Tuesday, July 11, 2006
Flashes of Light & Life
In his photography, Michael Flomen takes the beauty of nature and abstracts it into large scale black and white works that are somewhat discombobulating to the viewer. What are we looking at? Where are we? The fluctuation between abstract and representational creates stunningly complex images. Using elements of nature, the movement of the wind and the moon for example, he invites the viewer to take a very different look at the natural environment.
As part of the HUMAN=NATURE show at the Firehouse Gallery, a set of five exhibits exploring the relationship between humans and their natural environments, Flomen has contributed Higher Ground, a photographic study of the movement of fireflies. In creating a system in which the fireflies found themselves floating between photosensitive paper and a sheet of glass, Flomen was able to capture the patterns left by their bioluminescence. What is left on the photo paper is, as curator Victoria Anstead writes, “flight patterns…streaks of white, and the insects’ characteristic pulsating [becomes] exploding orbs of light.”
In these photographs one sees the patterns of life for a small family in the animal kingdom; mating patterns become “elaborate ballets,” patterns of flight become the trail of a dialogue, a moment of movement in nature is frozen forever in a gorgeous tableau. Perhaps what is most tangible here is the memory of human interaction with nature: a childhood memory of warm summer nights spent chasing after fireflies. The large image serves to heighten this experience of childhood wonderment – what are these incredible creatures glowing in the night sky? Incidentally, fireflies are a symbol for nostalgia in Japanese culture, a theme explored in the 2001 film Firefly Dreams. In Flomen's show they serve as a means of exploring this theme.
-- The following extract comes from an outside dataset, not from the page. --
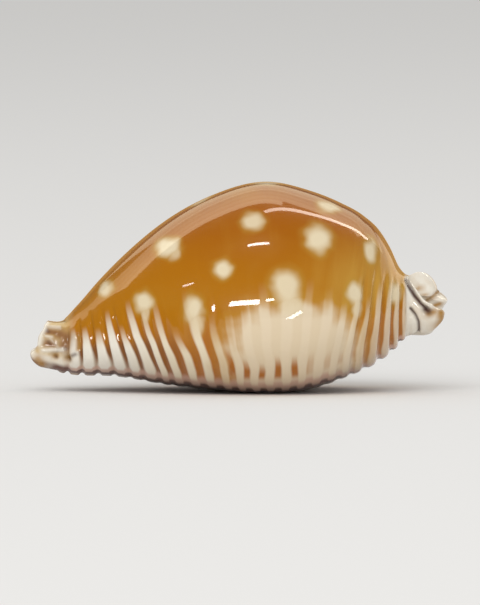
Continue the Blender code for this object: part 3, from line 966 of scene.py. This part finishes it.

Flomen’s photographs suggest that we must pay attention to the smallest aspects of nature; that there is beauty in the shortest moments, the slightest movements and importance in the minuscule aspects of our natural environment. We all depend upon one another in this world. His work gives us a novel way to enjoy moments we perhaps have forgotten or did not fully appreciate. To enjoy and reflect upon our interactions with nature, rather than solely the connections to our human developed environments, is suggested with this series. Flomen's show runs through July 30 and is on the second floor of the Firehouse Gallery on Church Street Marketplace.